*Goal*
Set down the listing below verbatim, but only from its first line through the line containing "return Compound(children=group)".

*Data segment*
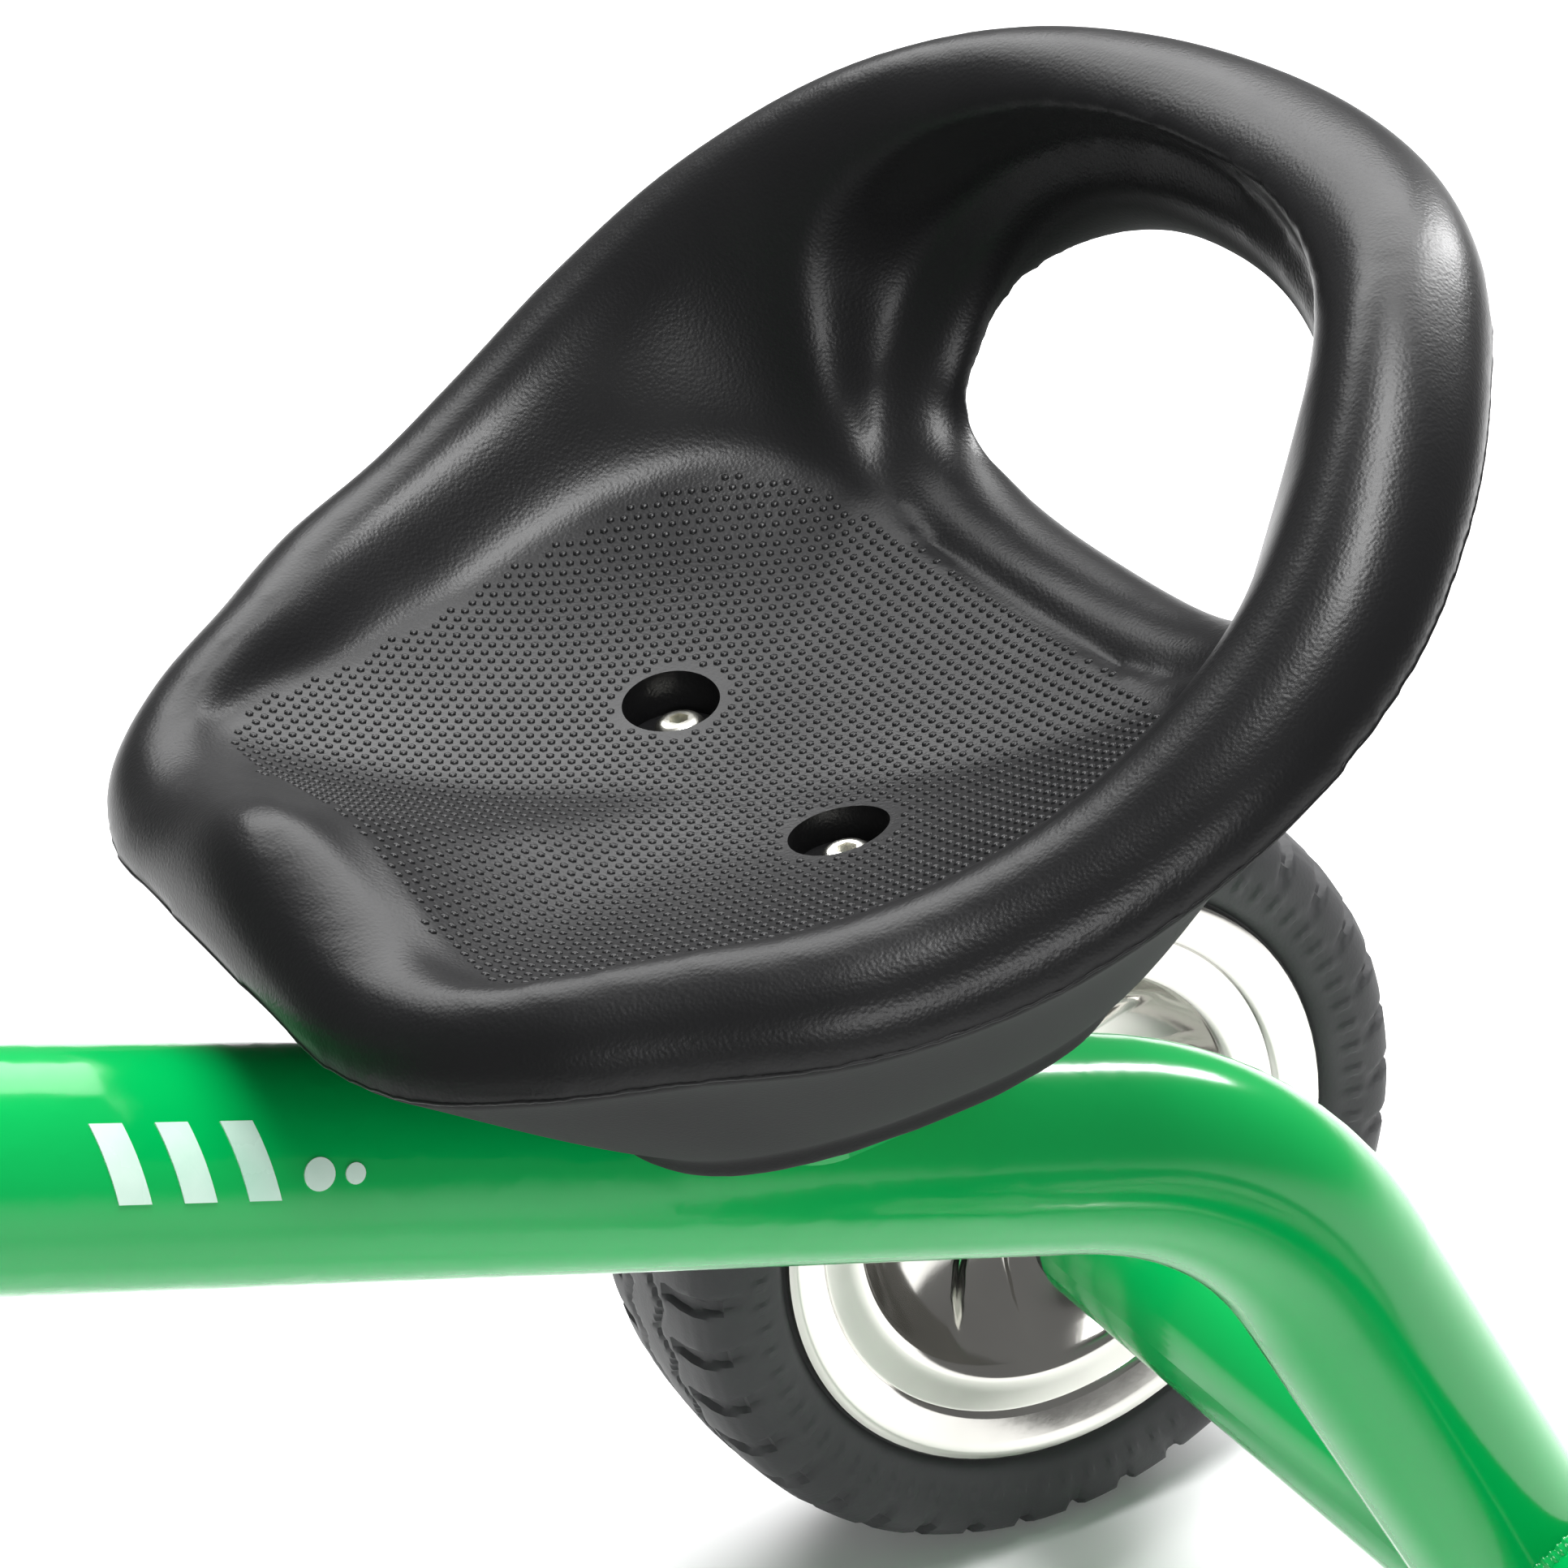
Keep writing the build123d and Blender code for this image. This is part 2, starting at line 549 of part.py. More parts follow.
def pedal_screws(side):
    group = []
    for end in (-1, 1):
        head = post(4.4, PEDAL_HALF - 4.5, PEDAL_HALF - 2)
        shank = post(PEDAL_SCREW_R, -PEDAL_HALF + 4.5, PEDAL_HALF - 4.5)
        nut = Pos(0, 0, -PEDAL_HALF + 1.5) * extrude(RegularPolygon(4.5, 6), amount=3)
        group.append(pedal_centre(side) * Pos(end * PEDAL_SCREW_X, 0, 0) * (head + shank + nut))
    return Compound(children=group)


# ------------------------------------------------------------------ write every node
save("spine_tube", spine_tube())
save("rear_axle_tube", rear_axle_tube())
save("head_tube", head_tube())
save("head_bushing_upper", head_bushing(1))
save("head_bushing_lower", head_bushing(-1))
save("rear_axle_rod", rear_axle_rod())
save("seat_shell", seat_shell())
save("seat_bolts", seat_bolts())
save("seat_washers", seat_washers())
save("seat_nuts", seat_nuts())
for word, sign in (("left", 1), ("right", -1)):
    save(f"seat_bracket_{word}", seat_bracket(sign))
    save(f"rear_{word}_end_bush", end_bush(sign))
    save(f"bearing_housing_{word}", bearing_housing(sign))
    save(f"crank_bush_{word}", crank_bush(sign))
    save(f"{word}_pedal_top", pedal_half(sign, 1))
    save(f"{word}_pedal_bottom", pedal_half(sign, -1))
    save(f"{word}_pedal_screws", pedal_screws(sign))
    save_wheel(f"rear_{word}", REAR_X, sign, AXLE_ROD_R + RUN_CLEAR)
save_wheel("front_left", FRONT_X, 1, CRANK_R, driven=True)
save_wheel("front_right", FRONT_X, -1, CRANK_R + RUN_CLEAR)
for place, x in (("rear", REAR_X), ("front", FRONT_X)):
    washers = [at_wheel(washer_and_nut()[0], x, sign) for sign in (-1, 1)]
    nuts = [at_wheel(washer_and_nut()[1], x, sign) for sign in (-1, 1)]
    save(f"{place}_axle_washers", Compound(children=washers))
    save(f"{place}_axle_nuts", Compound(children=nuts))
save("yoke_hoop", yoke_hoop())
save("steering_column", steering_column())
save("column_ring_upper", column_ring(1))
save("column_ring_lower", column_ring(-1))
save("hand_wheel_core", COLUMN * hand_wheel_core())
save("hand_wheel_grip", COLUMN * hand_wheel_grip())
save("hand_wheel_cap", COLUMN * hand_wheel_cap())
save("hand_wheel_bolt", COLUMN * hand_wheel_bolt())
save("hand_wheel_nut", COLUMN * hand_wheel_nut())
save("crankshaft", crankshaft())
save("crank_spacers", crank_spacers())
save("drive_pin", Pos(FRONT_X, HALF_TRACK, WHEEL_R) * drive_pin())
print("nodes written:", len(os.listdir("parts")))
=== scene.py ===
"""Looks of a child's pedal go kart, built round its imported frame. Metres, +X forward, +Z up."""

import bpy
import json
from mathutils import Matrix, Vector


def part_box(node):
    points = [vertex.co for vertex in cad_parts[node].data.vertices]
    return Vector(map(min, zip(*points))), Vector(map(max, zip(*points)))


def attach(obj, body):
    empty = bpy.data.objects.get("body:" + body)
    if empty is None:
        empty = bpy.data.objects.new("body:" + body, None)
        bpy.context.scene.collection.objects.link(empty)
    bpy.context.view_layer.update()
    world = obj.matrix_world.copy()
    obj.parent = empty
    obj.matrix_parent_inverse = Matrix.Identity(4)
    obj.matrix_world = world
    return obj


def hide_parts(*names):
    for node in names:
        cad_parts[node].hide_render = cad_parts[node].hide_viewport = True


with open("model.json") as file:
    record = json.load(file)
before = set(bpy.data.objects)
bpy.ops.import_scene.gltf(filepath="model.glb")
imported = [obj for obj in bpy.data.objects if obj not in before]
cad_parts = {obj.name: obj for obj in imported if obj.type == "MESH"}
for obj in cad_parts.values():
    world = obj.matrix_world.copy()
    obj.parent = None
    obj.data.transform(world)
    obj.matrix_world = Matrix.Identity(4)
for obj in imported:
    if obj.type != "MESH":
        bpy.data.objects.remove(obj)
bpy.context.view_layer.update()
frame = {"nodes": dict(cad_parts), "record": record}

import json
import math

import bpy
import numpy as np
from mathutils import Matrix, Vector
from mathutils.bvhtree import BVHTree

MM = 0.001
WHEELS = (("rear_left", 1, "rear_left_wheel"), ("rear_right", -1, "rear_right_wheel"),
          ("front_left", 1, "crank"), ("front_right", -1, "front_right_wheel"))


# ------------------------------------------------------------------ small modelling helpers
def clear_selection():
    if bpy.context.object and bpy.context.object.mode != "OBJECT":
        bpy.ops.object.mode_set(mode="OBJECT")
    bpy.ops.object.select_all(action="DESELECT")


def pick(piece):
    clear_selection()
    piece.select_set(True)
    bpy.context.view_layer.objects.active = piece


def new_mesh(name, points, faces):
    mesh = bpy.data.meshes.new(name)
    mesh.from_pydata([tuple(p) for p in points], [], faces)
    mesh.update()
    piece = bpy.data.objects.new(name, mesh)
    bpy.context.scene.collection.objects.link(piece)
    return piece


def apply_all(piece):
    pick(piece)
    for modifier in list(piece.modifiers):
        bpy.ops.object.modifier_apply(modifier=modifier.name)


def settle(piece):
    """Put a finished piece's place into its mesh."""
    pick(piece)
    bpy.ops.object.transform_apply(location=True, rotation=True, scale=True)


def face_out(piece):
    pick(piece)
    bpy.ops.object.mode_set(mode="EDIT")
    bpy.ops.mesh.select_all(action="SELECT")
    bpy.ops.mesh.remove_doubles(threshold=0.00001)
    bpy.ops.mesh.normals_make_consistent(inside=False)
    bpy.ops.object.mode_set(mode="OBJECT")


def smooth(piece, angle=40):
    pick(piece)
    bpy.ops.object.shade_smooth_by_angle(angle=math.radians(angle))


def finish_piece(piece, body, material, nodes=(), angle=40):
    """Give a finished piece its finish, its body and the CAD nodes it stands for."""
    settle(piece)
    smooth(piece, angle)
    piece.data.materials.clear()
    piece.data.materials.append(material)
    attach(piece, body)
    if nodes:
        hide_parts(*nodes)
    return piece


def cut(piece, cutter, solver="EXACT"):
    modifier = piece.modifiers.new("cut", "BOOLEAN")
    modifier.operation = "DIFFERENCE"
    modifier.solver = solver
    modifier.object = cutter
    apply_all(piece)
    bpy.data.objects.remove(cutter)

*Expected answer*
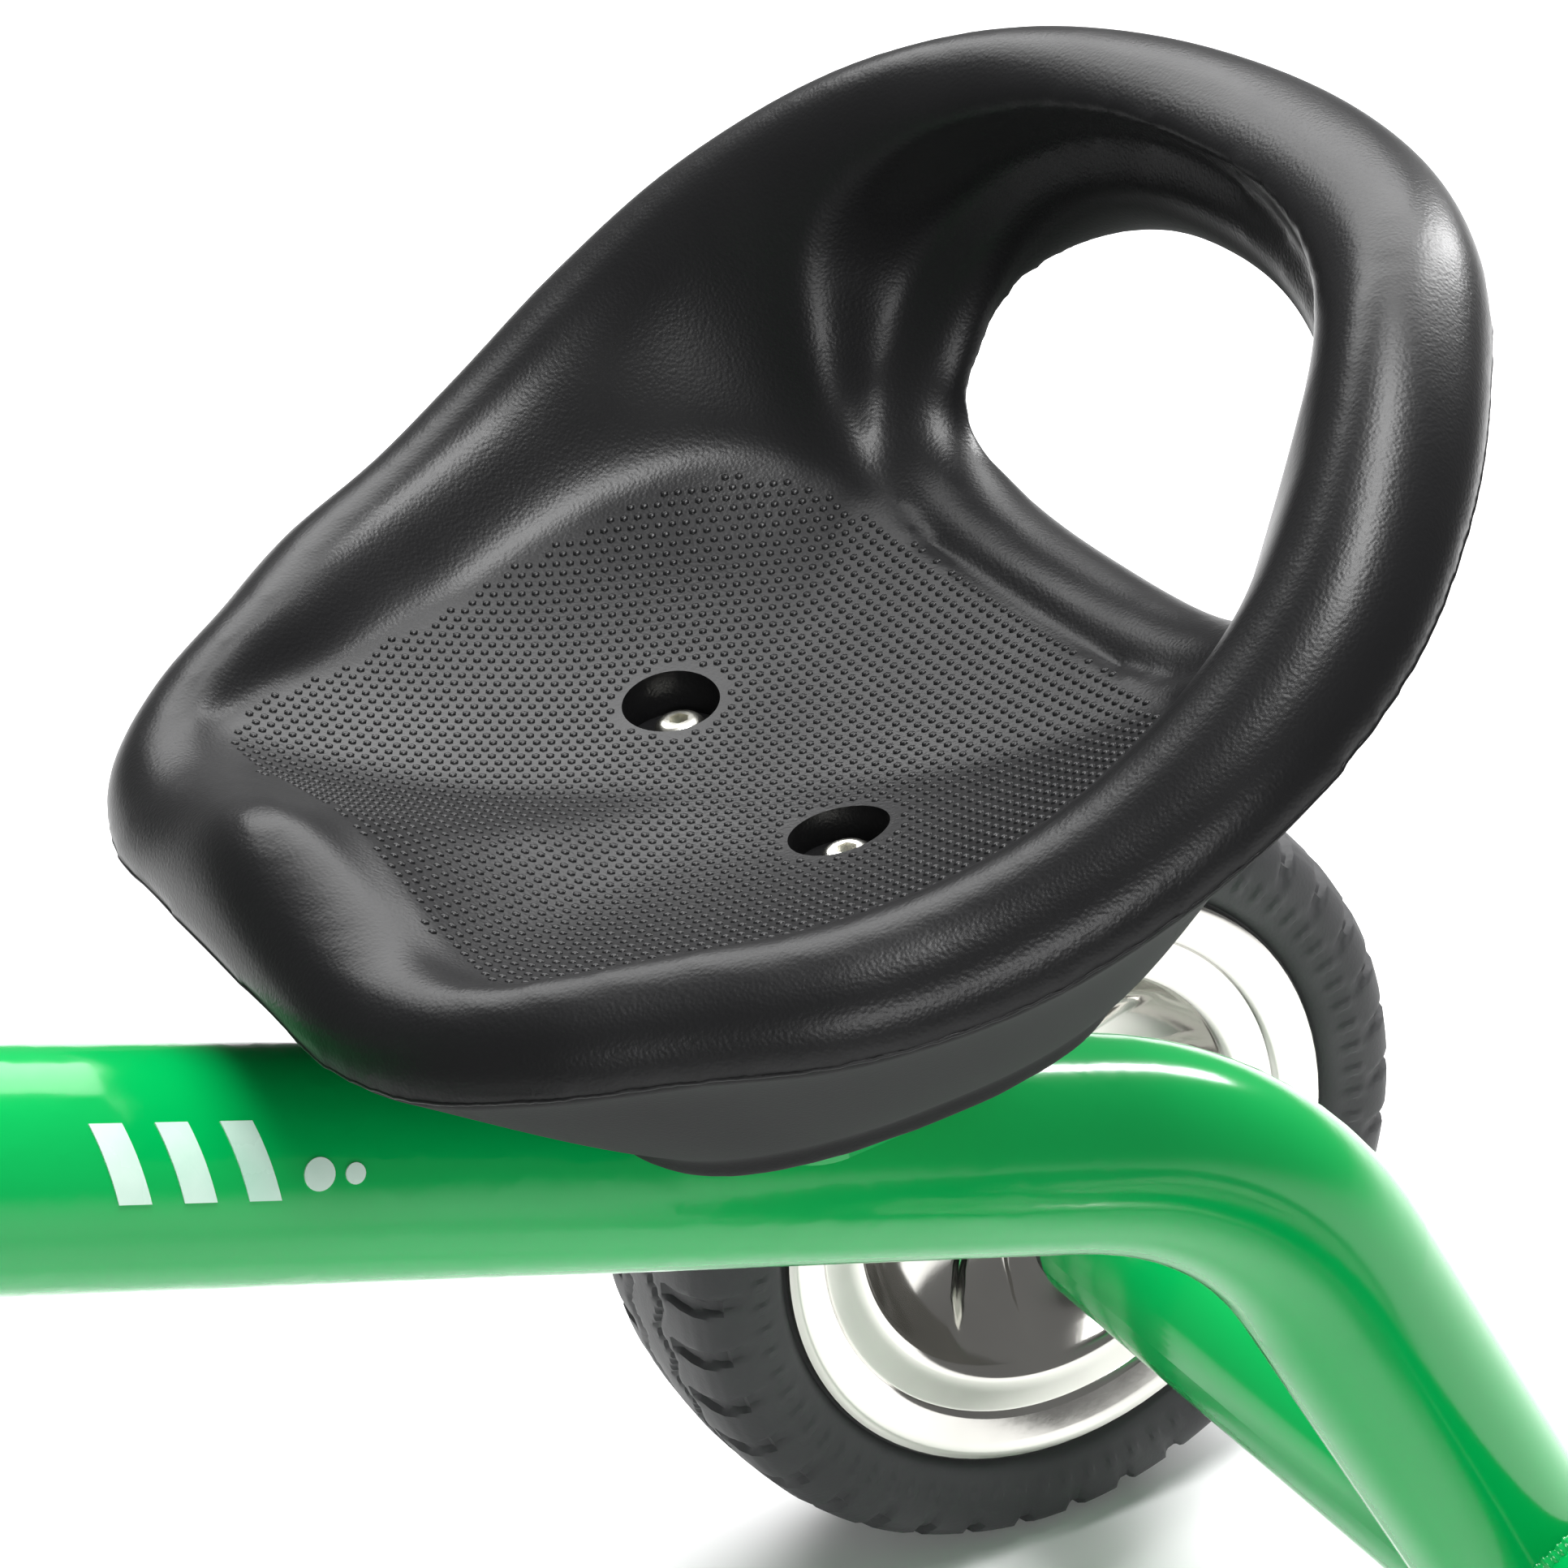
Keep writing the build123d and Blender code for this image. This is part 2, starting at line 549 of part.py. More parts follow.
def pedal_screws(side):
    group = []
    for end in (-1, 1):
        head = post(4.4, PEDAL_HALF - 4.5, PEDAL_HALF - 2)
        shank = post(PEDAL_SCREW_R, -PEDAL_HALF + 4.5, PEDAL_HALF - 4.5)
        nut = Pos(0, 0, -PEDAL_HALF + 1.5) * extrude(RegularPolygon(4.5, 6), amount=3)
        group.append(pedal_centre(side) * Pos(end * PEDAL_SCREW_X, 0, 0) * (head + shank + nut))
    return Compound(children=group)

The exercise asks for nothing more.